# DD not working?



## Prawn Connery (Mar 26, 2020)

Anyone having issues logging into DD?


----------



## WAHN (May 6, 2019)

Prawn Connery said:


> Anyone having issues logging into DD?


Sitting here at home, but starting to see people on our local FB group thinking it might be.

It is Friday after all. Right on schedule.


----------



## Prawn Connery (Mar 26, 2020)

Went from letting me log on and going online, to going to random blank screens when trying to dash, to simply saying something went wrong, to HTTP 500 and HTTP 502 errors when trying to login again.


----------



## Don'tchasethesurge (Dec 27, 2016)

Yea it’s down... it’s Friday night... dumb doordash can’t fix their app


----------



## DriverMark (Jan 22, 2018)

Yup.... app dead....


----------



## DiceyDan (Jun 9, 2016)

Yep, it's down, I'm logged in, but any action creates an error. Their app has been struggling all night where I'm at. I think it's the new upgrades, and why not lose a couple million and do it on a Friday night.


----------



## ChinatownJake (Jan 3, 2016)

DriverMark said:


> Yup.... app dead....


For those of us logged on, every market region has only one time slot available - 12:00am to 4:00am (next day)


----------



## Capitalism (Sep 12, 2019)

DriverMark said:


> Yup.... app dead....


Same here down in Texas
Same massage


----------



## ChinatownJake (Jan 3, 2016)

On Twitter, customers are pissed. It's taking their orders then not delivering.
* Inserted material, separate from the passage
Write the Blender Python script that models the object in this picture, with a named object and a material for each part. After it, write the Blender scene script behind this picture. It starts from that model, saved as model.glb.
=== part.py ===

And when they call Support, are told DD is talking only to restaurants at this time. [Search - Door Dash down]


__ https://twitter.com/i/web/status/1246239659606278145

__ https://twitter.com/i/web/status/1246239303447044104


----------



## DriverMark (Jan 22, 2018)

Back up....


----------



## Prawn Connery (Mar 26, 2020)

The app seems to be back up at least on the driver side


----------



## Toby2 (Jun 16, 2018)

That must be why I keep getting “very busy” notifications. People must have given up and went home.


----------



## Prawn Connery (Mar 26, 2020)

Regretting cancelling my Flex Whole Foods block. Would have been an easy $80+/2hr. Instead I was drawn in by all the promises of bonuses


----------



## ChinatownJake (Jan 3, 2016)

DriverMark said:


> Back up....


Still pretty iffy at my end. So I'll just keep reading Twitter.
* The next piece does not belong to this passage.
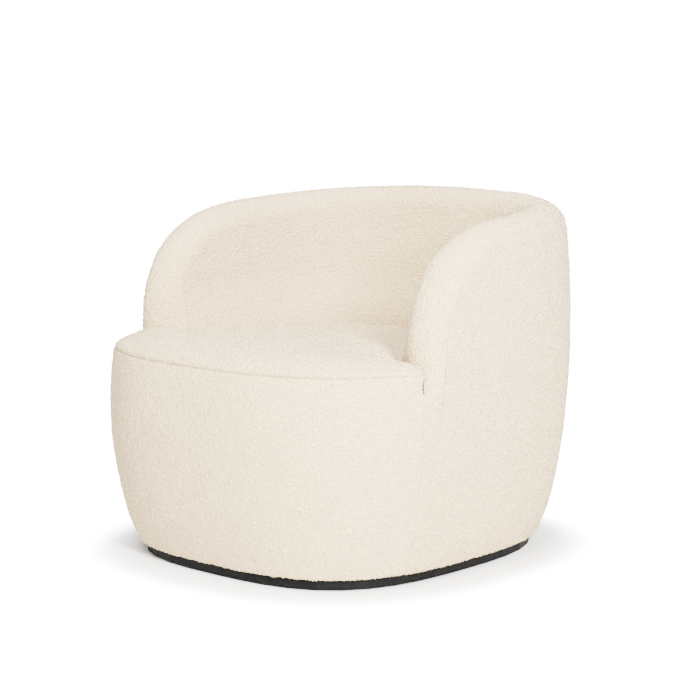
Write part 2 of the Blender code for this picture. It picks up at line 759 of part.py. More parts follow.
def seat_levels(depth):
    """Rings from the seat's edge to its middle, as (side z, front z, distance in)."""
    crown = SEAT_SEAM_Z + SEAT_CROWN - depth
    side = crown - SEAT_SIDE_ROLL
    front = SEAT_SEAM_Z + SEAT_SEAM_GAP + 0.0015 - depth
    return [
        (side, front, 0.0),
        (side + 0.028, crown - 0.011, 0.018),
        (crown - 0.008, crown - 0.005, 0.065),
        (crown - 0.002, crown - 0.0015, 0.15),
        (crown, crown, 0.27),
    ]


def seat():
    foam_rings = [seat_ring(SEAT_FOAM_Z, SEAT_FOAM_Z, 0.0, SEAT_FOAM_DEPTH)]
    foam_rings += [seat_ring(*level, SEAT_FOAM_DEPTH) for level in seat_levels(SEAT_FOAM_DEPTH)]
    solid("seat_foam", foam_rings, FOAM)
    cover = [seat_ring(CLOTH_LOW_Z, SEAT_SEAM_Z + SEAT_SEAM_GAP, 0.0, 0.0)]
    cover += [seat_ring(*level, 0.0) for level in seat_levels(0.0)]
    columns = [list(column) for column in zip(*cover)]
    surface("seat_cover", columns, BOUCLE, CLOTH, closed=True)


# ---- covers ----

def hem_return(way):
    inset = skin_inset(way, HEM_Z)
    return [(inset + HEM_RETURN, HEM_Z + 0.001), (inset + 0.003, HEM_Z - 0.0002)]


def outside_section(way):
    return hem_return(way) + outer_side(way, FOAM_LOW_Z, wall_top(way) - RIM_SEAM_DROP, 0.0, WALL_SHARES)


def inside_section(way):
    top = wall_top(way)
    steepness = (wall_top(way * 0.999) - wall_top(way)) / max(abs(way) * 0.001, 0.0001)
    gap = min(RIM_SEAM_GAP * math.hypot(1, steepness), RIM_SEAM_DROP / 2)
    crest = outer_side(way, top - RIM_SEAM_DROP + gap, top, 0.0, CREST_SHARES)
    return crest + inner_side(way, 0.0)


def cover(name, ways, section):
    """Cloth laid over the foam; ways run to the sitter's left, sections from the outside in."""
    surface(name, swept(ways, section), BOUCLE, CLOTH)


def covers():
    end = ARM_WAY - SEAM_GAP / 2
    inside_seam = way_at(BACK_SEAM_ANGLE)
    outside_seam = way_at(OUTSIDE_SEAM_ANGLE)
    half = SEAM_GAP / 2
    cover("inside_back_cover", stations(-inside_seam + half, inside_seam - half), inside_section)
    cover("outside_back_cover", stations(-outside_seam + half, outside_seam - half), outside_section)
    left_inside = stations(inside_seam + half, end)
    left_outside = stations(outside_seam + half, end)
    cover("inside_arm_cover_left", left_inside, inside_section)
    cover("outside_arm_cover_left", left_outside, outside_section)
    cover("inside_arm_cover_right", [-way for way in reversed(left_inside)], inside_section)
    cover("outside_arm_cover_right", [-way for way in reversed(left_outside)], outside_section)


def apron_cover():
    def section(way):
        return hem_return(way) + [(skin_inset(way, z), z) for z in APRON_HEIGHTS]

    cover("apron_cover", front_stations(SEAM_GAP / 2), section)


def plinth_skirt():
    """Black stepped ring under the bottom frame. It follows the hem and hides the base."""
    outer = skin_inset(0, HEM_Z) + HEM_RETURN + PLINTH_GAP
    step, inner = outer + PLINTH_STEP, outer + PLINTH
    low, high = FOAM_LOW_Z - TOUCH, FRAME_Z - DUST_COVER - 2 * TOUCH
    foot = PLINTH_Z
    section = [(outer, foot), (outer, low), (step, low), (step, high), (inner, high), (inner, foot)]
    work = bmesh.new()
    rings = [[work.verts.new(place(way, inset, z)) for inset, z in section] for way in RING_WAYS]
    for ring, after in zip(rings, rings[1:] + rings[:1]):
        for one, two, three, four in zip(ring, ring[1:] + ring[:1], after[1:] + after[:1], after):
            work.faces.new((one, two, three, four))
    bmesh.ops.recalc_face_normals(work, faces=work.faces)
    add("plinth_skirt", mesh_from("plinth_skirt", work), BLACK_PAINT)


def dust_cover():
    edge = skin_inset(0, FRAME_Z) + FOAM_DEPTH + OUTER_FOAM + 0.012
    outlines = [ring_outline(edge), circle_outline(DUST_COVER_HOLE, 32)]
    lining = sheet("dust_cover", outlines, DUST_COVER, BLACK_LINING)
    lining.location.z = FRAME_Z - TOUCH - DUST_COVER / 2


def main():
    floor_base()
    swivel()
    frame_rings()
    uprights()
    top_rail()
    springs()
    wall_foam()
    apron_foam()
    seat()
    covers()
    apron_cover()
    plinth_skirt()
    dust_cover()


clear_scene()
GROUPS = {"parts": new_collection(COLLECTION), "cutters": new_collection("cutters")}
main()
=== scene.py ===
"""Looks of an upholstered tub armchair on a low swivel base: cream cloth, foam, timber and steel."""

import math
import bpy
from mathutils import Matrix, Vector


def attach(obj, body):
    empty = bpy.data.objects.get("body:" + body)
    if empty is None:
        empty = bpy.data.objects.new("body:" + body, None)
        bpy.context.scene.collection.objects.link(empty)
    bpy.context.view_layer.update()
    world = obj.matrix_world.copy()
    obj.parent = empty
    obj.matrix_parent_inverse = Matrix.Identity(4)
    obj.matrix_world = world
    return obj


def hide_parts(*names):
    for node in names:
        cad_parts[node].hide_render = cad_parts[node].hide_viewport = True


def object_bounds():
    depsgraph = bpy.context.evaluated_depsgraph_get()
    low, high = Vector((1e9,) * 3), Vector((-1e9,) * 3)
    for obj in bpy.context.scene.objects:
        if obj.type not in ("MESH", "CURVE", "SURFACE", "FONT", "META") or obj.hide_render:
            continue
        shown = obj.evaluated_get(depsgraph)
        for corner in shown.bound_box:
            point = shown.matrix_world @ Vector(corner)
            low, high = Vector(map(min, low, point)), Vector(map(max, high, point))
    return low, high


bl_info = {
    "name": "Upholstered Tub Armchair",
    "version": (1, 0, 0),
    "blender": (4, 5, 0),
    "location": "View3D > Sidebar > Armchair",
    "description": "Builds the cloth, cushions and finishes of a swivelling tub armchair around its frame",
    "category": "Object",
}

import bpy
import numpy as np
from mathutils import Vector, noise

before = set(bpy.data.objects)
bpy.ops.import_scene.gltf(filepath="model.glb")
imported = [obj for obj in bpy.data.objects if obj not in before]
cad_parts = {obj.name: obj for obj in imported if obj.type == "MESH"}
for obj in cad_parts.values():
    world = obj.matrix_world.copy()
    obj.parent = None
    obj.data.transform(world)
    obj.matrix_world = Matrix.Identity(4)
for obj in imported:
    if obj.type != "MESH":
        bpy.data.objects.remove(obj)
CAD_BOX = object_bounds()
SEAT_BODY = "seat_body"


# ---- settings ----

class ArmchairShape(bpy.types.PropertyGroup):
    """Sizes of the upholstery. Lengths are in metres."""

    width: bpy.props.FloatProperty(
        name="Width", description="Widest outline from side to side", default=0.82, unit="LENGTH")
    depth_front: bpy.props.FloatProperty(
        name="Depth in front", description="Swivel axis to the outline's front", default=0.426,
        unit="LENGTH")
    depth_back: bpy.props.FloatProperty(
        name="Depth behind", description="Swivel axis to the outline's back", default=0.447,
        unit="LENGTH")
    height: bpy.props.FloatProperty(
        name="Height", description="Floor to the crest of the back", default=CAD_BOX[1][2],
        unit="LENGTH")
    squareness: bpy.props.FloatProperty(
        name="Squareness", description="2 is an ellipse, higher is squarer", default=2.75)
    wall: bpy.props.FloatProperty(
        name="Wall", description="Thickness of the back and arms", default=0.09, unit="LENGTH")
    hem_height: bpy.props.FloatProperty(
        name="Hem height", description="Floor to the underside of the hem", default=0.0225,
        unit="LENGTH")
    arm_front: bpy.props.FloatProperty(
        name="Arm front", description="How far before the axis the arms end", default=0.188,
        unit="LENGTH")
    arm_foot: bpy.props.FloatProperty(
        name="Arm foot", description="Height where the arm's round front starts", default=0.395,
        unit="LENGTH")
    seat_seam: bpy.props.FloatProperty(
        name="Seat seam", description="Height of the seam between seat and apron", default=0.408,
        unit="LENGTH")
    seat_crown: bpy.props.FloatProperty(
        name="Seat crown", description="Rise of the seat above its front seam", default=0.024,
        unit="LENGTH")
    cloth_step: bpy.props.FloatProperty(
        name="Cloth step", description="Spacing of the cloth's points", default=0.0026,
        unit="LENGTH")
    nub_size: bpy.props.FloatProperty(
        name="Nub size", description="Spacing of the cloth's curled nubs", default=0.0050,
        unit="LENGTH")
    nub_height: bpy.props.FloatProperty(
        name="Nub height", description="How far the nubs stand up", default=0.0026, unit="LENGTH")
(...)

__ https://twitter.com/i/web/status/1246254333357895680

__ https://twitter.com/i/web/status/1246266714481811457


----------



## Aztek98 (Jul 23, 2015)

My screen went green instead of red. I though it was just me lol


----------



## nonononodrivethru (Mar 25, 2019)

All of this is because they are now pairing two orders together at the same time when they send you an offer. I'm sure they're implementing this because they have to piggyback all of these $3 orders onto profitable orders because people are not tipping and drivers aren't accepting the order. Instead of doing the smart thing and the right thing of adding a $2 surcharge to all customers who are too cheap to tip their drivers risking their health in an international pandemic.

You should see now offers that have two orders in the same offer.
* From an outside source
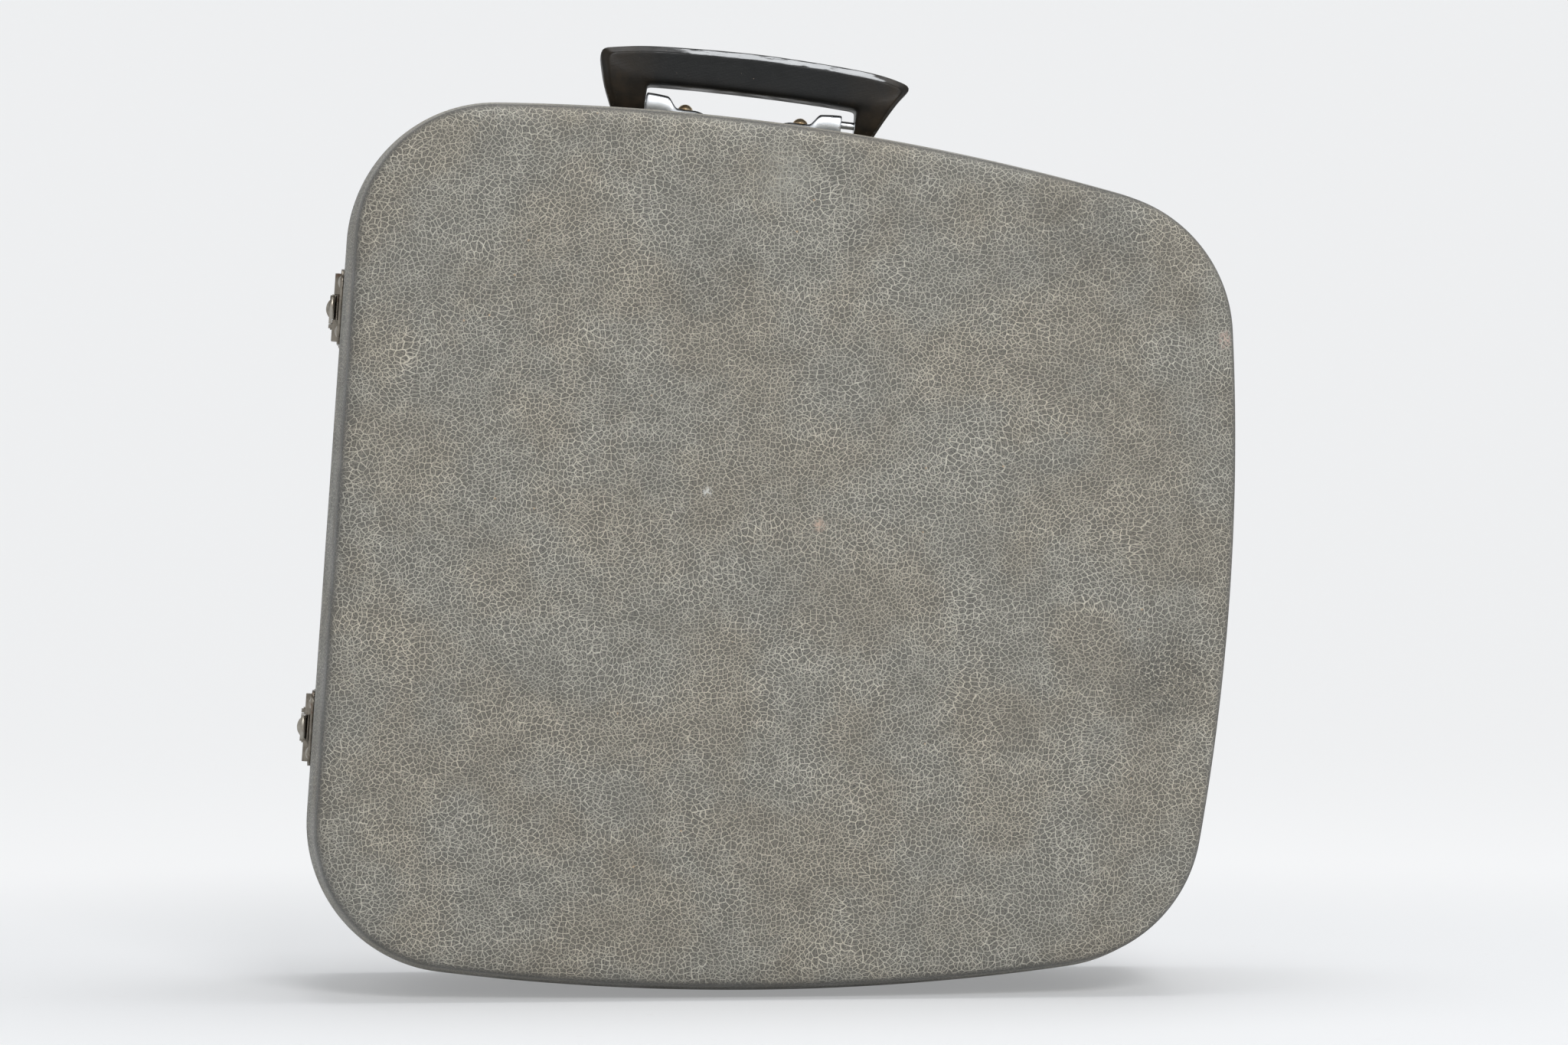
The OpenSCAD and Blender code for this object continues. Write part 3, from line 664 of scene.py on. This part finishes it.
# The lining is flocked paper, pasted into each tray. Its pile is rubbed down in patches.
flock = Finish("flocked_lining", roughness=0.95, specular=0.15)
flock.shader.inputs["Sheen Weight"].default_value = 0.4
place = flock.millimetres()
pile = flock.cloud(place, 0.35, 3)
rubbed = flock.fade(flock.cloud(place, 45, 4), 0.35, 0.7)
colour = flock.mix(rubbed, tint(126, 116, 98), tint(145, 136, 118))
colour = flock.mix(flock.fade(pile, 0.3, 0.8, 0, 0.45), colour, tint(96, 87, 72))
flock.bump(pile, 0.25)
flocked_lining = flock.look(colour)
for half, tray in trays.items():
    inside = wall_rows(tray, cloth_t + board_t)
    outside = wall_rows(tray, cloth_t + board_t + lining_t)
    lining = skin(half + "_flocked_lining", tray, inside[::-1] + outside, 0)
    lining.data.materials.append(flocked_lining)
    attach(lining, half)
    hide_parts(half + "_lining")

# The guide strip inside the base's rim is thin stained board, rebated where the lid slides over it.
strip = Finish("stained_strip", roughness=0.55, specular=0.4)
place = strip.millimetres()
grain = strip.cloud(strip.scaled(place, (0.15, 1, 0.15)), 0.8, 4)
strip.bump(grain, 0.05)
finish_node("rim_strip", strip.look(strip.mix(grain, tint(96, 86, 72), tint(126, 114, 96))))

# The handle grip is one moulding of dark plastic: an arched bar with two feet, with a bevel along
# its top and eased edges round its window. A painted highlight lies along the bevel.
pivot_h = 6
finger_h = 13.2
grip_half_d = 9.0
foot_inner = 41.2
foot_turn_r = 5.9
tilt = joints["handle_tilt"]
handle_x_axis = Vector(tilt["axis"]).normalized()
handle_z_axis = handle_x_axis.cross(Vector((0, 1, 0)))
handle_stand = frame_of(
    handle_x_axis, handle_z_axis, Vector(tilt["pos_m"]) - handle_z_axis * pivot_h / 1000
)

# Outer edge and window edge at matching places, from the left foot over the bar to the right foot.
left_foot = [
    ((-53.8, 0.3), (-foot_inner, 0.3)),
    ((-54.7, 2.6), (-foot_inner, 2.6)),
    ((-57.0, 7.8), (-foot_inner, 6.4)),
    ((-58.8, 13.2), (-foot_inner, 9.2)),
    ((-60.3, 19.0), (-41.1, 10.8)),
    ((-60.9, 22.4), (-40.9, 11.6)),
]
right_foot = [
    ((61.2, 21.9), (40.9, 11.6)),
    ((58.9, 19.4), (41.1, 10.8)),
    ((56.6, 16.0), (foot_inner, 9.2)),
    ((53.4, 10.4), (foot_inner, 6.4)),
    ((50.4, 4.8), (foot_inner, 2.8)),
    ((48.5, 0.3), (foot_inner, 0.3)),
]
bar_left = -59.8
bar_right = 60.4
window_left = -39.9
window_l = 79.8
bar_arch = [
    (-60, 24.0), (-57.4, 24.8), (-44.2, 26.9), (-26.3, 28.1), (-2.5, 28.9), (15.5, 28.7),
    (39.6, 27.6), (51.7, 26.2), (60, 23.8),
]


def arch_at(u):
    """Height of the bar's top at u, a smooth curve through its measured points."""
    beyond = next(i for i, p in enumerate(bar_arch) if p[0] > u or p is bar_arch[-1])
    k = max(1, min(len(bar_arch) - 3, beyond - 1))
    (ua, wa), (ub, wb), (uc, wc), (ud, wd) = bar_arch[k - 1:k + 3]
    f = (u - ub) / (uc - ub)
    start = (wc - wa) / (uc - ua) * (uc - ub)
    end = (wd - wb) / (ud - ub) * (uc - ub)
    ease = f * f * (3 - 2 * f)
    return wb + (wc - wb) * ease + start * f * (1 - f) ** 2 - end * f * f * (1 - f)


def bar_station(f):
    """Outer edge and window edge at the share f of the bar. The window drops towards its ends."""
    u_out = bar_left + (bar_right - bar_left) * f
    u_in = window_left + window_l * f
    window = finger_h - 0.1 - abs(2 * f - 1) ** 2.4
    return ((u_out, arch_at(u_out)), (u_in, window))


bar_n = 44
grip_stations = left_foot + [bar_station(k / bar_n) for k in range(bar_n + 1)] + right_foot


def grip_half(w):
    """Half the grip's depth at a height: round about the pin, then widening up to the bar."""
    round_to = math.radians(25)
    low_half = foot_turn_r * math.cos(round_to)
    low_w = pivot_h - foot_turn_r * math.sin(round_to)
    if w < low_w:
        return math.sqrt(max(0.02, foot_turn_r**2 - (pivot_h - w) ** 2))
    widening = (grip_half_d - low_half) / (finger_h + 1 - low_w)
    return min(grip_half_d, low_half + (w - low_w) * widening)


# Across one station: how far from the outer edge to the window edge, how deep, and how strong the painted
# highlight is there.
grip_across = [
    (0.0, 0.0, 0), (0.0, 0.4, 0), (0.0, 0.62, 0), (0.015, 0.70, 0.2), (0.045, 0.745, 0.9),
    (0.10, 0.87, 0.9), (0.135, 0.95, 1.0), (0.16, 0.985, 0.8), (0.185, 0.99, 0),
    (0.3, 0.975, 0), (0.5, 0.955, 0), (0.7, 0.935, 0), (0.86, 0.92, 0),
    (0.93, 0.90, 0.15), (0.97, 0.85, 0.45), (1.0, 0.74, 0.15), (1.0, 0.45, 0), (1.0, 0.0, 0),
]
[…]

Sometimes this will be a good thing, but many times it will not.

When they started to roll this out on Thursday the app was completely full of bugs. And of course Dasher support is non-existent. The only option you have is to unassign the order and often that doesn't work either. I try to connect via chat and will sit there for 20 minutes as the order gets cold and I make $0 so I just unassign myself as a rule now.


----------



## Prawn Connery (Mar 26, 2020)

Don't know what you're talking about. Didn't have any piggybacked orders, and everybody tipped


----------



## Teksaz (Mar 16, 2015)

Picked up an order from P F Chang's at 4:42. Made the delivery and the app wouldn't let me complete it. Dash ended at 6:00. Support calls at 8:33 lol

How these idiots stay at #1 is beyond me. 
I've also never understood why when the drivers server goes down, they continue to accept orders from the customer app knowing the orders won't get delivered. Wouldn't anyone with half a brain disable the customer app temporarily until everything is worked out? Not Doordash lol


----------



## Solid 5 (Aug 24, 2018)

Their app works like all those phones on the old show “Get Smart”


----------



## Bob Reynolds (Dec 20, 2014)

The app went down yesterday as soon as I picked up an order. I didn't have the address to deliver the order to. So I waited and waited. When the app came back up, the order was not there. So I took the food home and didn't waste it.


----------



## Solid 5 (Aug 24, 2018)

Teksaz said:


> Picked up an order from P F Chang's at 4:42. Made the delivery and the app wouldn't let me complete it. Dash ended at 6:00. Support calls at 8:33 lol
> 
> How these idiots stay at #1 is beyond me.
> I've also never understood why when the drivers server goes down, they continue to accept orders from the customer app knowing the orders won't get delivered. Wouldn't anyone with half a brain disable the customer app temporarily until everything is worked out? Not Doordash lol


And the app never goes down at 7:49 AM on a Tuesday LOL. Seriously though, this is a company that wants to go public? Their app is like from The Flintstones.


----------



## doyousensehumor (Apr 13, 2015)

This is one of the reasons not to drive with only one app. Friday an ant waiting outside of Chipotle told me he was waiting for a ping there for an hour. SAD!


----------



## Bob Reynolds (Dec 20, 2014)

If you are sitting waiting for a delivery ping for an hour, then you are doing something wrong in this environment. The pings are going off all over the place.


----------



## Teksaz (Mar 16, 2015)

He's prolly doing Goober Eats lol


----------